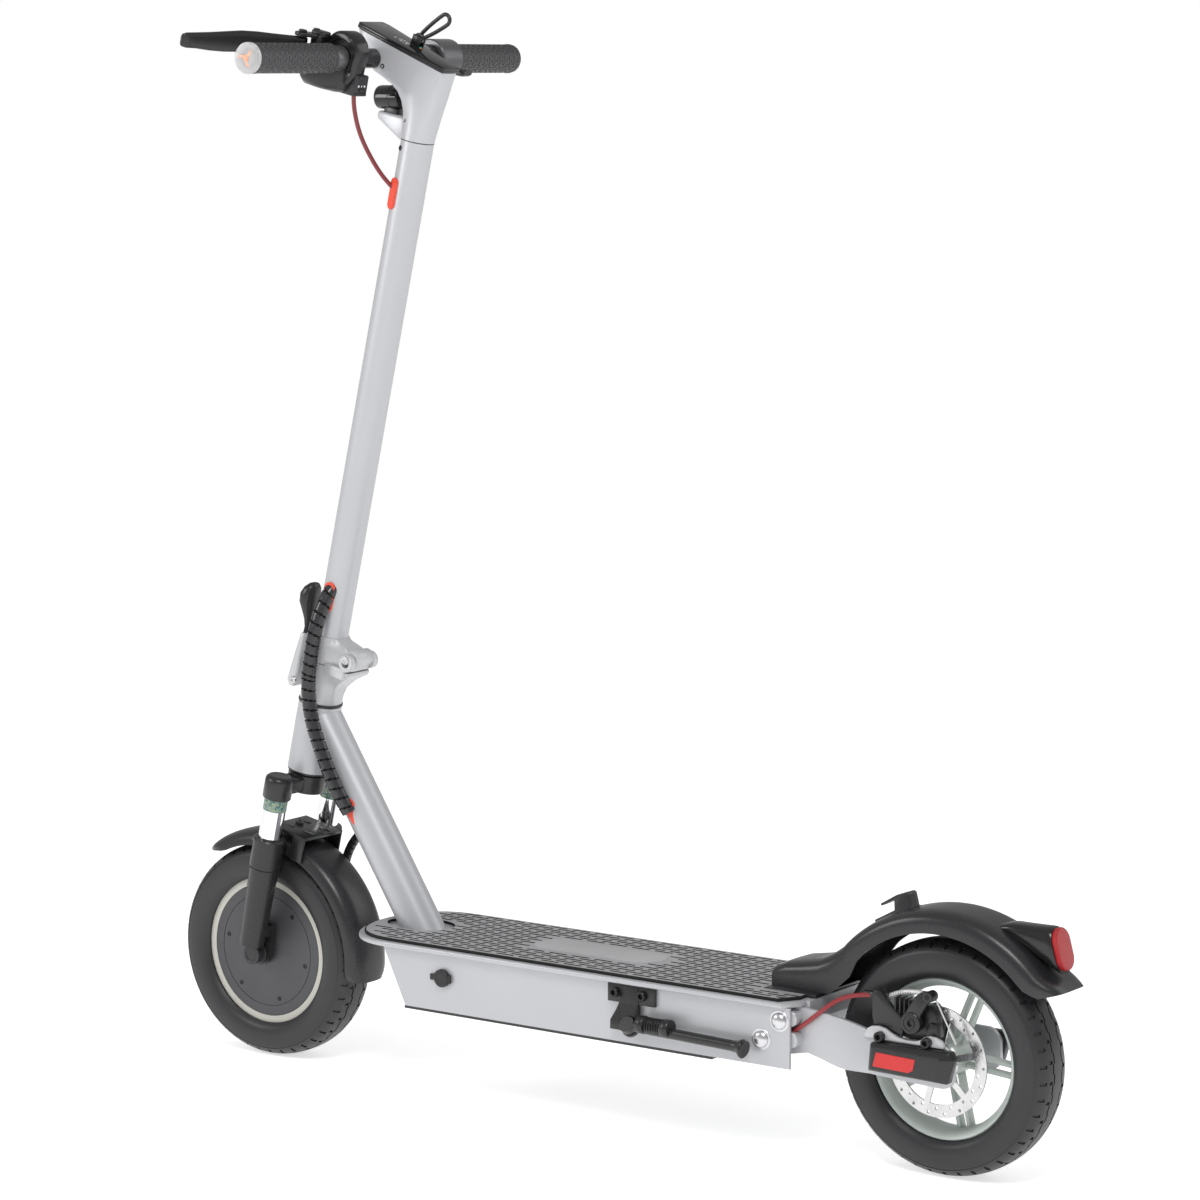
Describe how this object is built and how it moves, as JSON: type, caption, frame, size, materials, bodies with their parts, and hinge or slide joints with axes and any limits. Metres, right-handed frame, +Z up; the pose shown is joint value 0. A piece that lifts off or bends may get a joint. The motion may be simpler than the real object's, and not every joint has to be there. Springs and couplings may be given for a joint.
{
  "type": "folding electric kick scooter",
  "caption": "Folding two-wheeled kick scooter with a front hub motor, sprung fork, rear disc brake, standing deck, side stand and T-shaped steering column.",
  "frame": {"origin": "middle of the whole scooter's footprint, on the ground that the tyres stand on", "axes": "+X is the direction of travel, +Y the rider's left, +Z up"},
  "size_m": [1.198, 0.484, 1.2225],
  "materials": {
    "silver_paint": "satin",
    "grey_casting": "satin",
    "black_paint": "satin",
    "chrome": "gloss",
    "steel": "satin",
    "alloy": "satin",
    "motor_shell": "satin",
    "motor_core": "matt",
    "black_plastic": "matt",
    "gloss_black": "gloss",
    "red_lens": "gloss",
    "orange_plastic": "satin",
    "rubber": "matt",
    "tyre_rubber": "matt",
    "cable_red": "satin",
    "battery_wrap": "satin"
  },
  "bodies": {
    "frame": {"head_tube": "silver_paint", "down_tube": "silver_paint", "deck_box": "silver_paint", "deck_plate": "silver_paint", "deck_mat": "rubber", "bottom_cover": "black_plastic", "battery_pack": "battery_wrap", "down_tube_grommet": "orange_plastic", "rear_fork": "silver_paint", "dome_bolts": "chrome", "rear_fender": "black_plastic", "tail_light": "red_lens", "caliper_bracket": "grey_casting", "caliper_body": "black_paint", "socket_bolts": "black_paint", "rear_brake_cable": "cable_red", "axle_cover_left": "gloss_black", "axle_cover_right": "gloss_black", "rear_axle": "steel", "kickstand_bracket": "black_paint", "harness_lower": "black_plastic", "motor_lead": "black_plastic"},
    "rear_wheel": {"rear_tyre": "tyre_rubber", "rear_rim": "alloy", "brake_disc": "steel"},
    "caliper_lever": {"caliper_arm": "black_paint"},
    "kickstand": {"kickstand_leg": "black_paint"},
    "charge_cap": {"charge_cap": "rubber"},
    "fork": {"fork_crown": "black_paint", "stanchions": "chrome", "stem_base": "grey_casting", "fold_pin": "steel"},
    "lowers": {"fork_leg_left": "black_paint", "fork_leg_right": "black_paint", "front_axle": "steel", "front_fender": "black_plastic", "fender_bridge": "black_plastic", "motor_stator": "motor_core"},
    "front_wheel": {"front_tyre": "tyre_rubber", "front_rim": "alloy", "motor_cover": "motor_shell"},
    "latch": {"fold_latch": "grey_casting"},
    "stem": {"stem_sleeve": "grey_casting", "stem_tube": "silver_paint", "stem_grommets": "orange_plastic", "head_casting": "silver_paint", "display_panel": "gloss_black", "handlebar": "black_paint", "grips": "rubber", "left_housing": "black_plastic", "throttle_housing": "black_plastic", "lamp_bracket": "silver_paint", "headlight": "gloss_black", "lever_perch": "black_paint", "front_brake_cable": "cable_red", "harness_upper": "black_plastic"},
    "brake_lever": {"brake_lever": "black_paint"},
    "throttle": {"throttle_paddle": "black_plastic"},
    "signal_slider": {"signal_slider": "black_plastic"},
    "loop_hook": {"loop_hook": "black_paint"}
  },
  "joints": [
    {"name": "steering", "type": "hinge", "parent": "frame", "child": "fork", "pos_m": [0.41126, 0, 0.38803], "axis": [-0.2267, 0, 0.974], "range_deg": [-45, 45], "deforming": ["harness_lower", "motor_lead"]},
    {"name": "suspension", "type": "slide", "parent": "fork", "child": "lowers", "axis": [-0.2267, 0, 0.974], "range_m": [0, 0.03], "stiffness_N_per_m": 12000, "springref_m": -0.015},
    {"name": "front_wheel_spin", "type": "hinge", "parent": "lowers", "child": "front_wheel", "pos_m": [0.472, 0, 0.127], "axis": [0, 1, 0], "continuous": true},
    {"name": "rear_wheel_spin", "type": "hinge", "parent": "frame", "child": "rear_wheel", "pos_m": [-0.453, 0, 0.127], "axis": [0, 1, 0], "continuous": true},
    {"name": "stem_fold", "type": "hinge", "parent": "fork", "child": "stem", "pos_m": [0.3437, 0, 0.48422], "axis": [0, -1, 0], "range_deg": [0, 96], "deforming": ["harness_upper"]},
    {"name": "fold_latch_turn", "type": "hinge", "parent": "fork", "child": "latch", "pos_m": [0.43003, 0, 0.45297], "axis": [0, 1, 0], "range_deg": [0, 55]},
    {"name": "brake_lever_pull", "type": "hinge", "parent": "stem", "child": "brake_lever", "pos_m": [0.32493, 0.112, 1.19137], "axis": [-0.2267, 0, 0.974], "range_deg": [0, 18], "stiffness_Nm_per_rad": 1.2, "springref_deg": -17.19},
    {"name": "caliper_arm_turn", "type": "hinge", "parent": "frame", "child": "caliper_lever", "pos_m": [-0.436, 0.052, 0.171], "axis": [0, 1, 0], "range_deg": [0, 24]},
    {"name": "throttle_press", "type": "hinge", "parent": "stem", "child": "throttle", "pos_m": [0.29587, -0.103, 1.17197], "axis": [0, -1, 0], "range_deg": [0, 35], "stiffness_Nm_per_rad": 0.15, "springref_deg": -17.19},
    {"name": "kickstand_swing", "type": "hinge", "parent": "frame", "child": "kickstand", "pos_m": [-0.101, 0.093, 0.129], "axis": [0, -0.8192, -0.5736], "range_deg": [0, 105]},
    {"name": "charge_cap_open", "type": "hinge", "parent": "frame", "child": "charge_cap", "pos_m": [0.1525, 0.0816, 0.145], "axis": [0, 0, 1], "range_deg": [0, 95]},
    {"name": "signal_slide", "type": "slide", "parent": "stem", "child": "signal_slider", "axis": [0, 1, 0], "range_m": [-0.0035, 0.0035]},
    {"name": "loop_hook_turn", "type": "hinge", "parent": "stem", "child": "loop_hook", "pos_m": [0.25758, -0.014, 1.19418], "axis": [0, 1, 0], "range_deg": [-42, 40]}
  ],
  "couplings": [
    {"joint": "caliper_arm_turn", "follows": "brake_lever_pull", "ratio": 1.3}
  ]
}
+---+
Description of the task:
Answer with a single number: the count of lines holding the word "caption".

The output:
2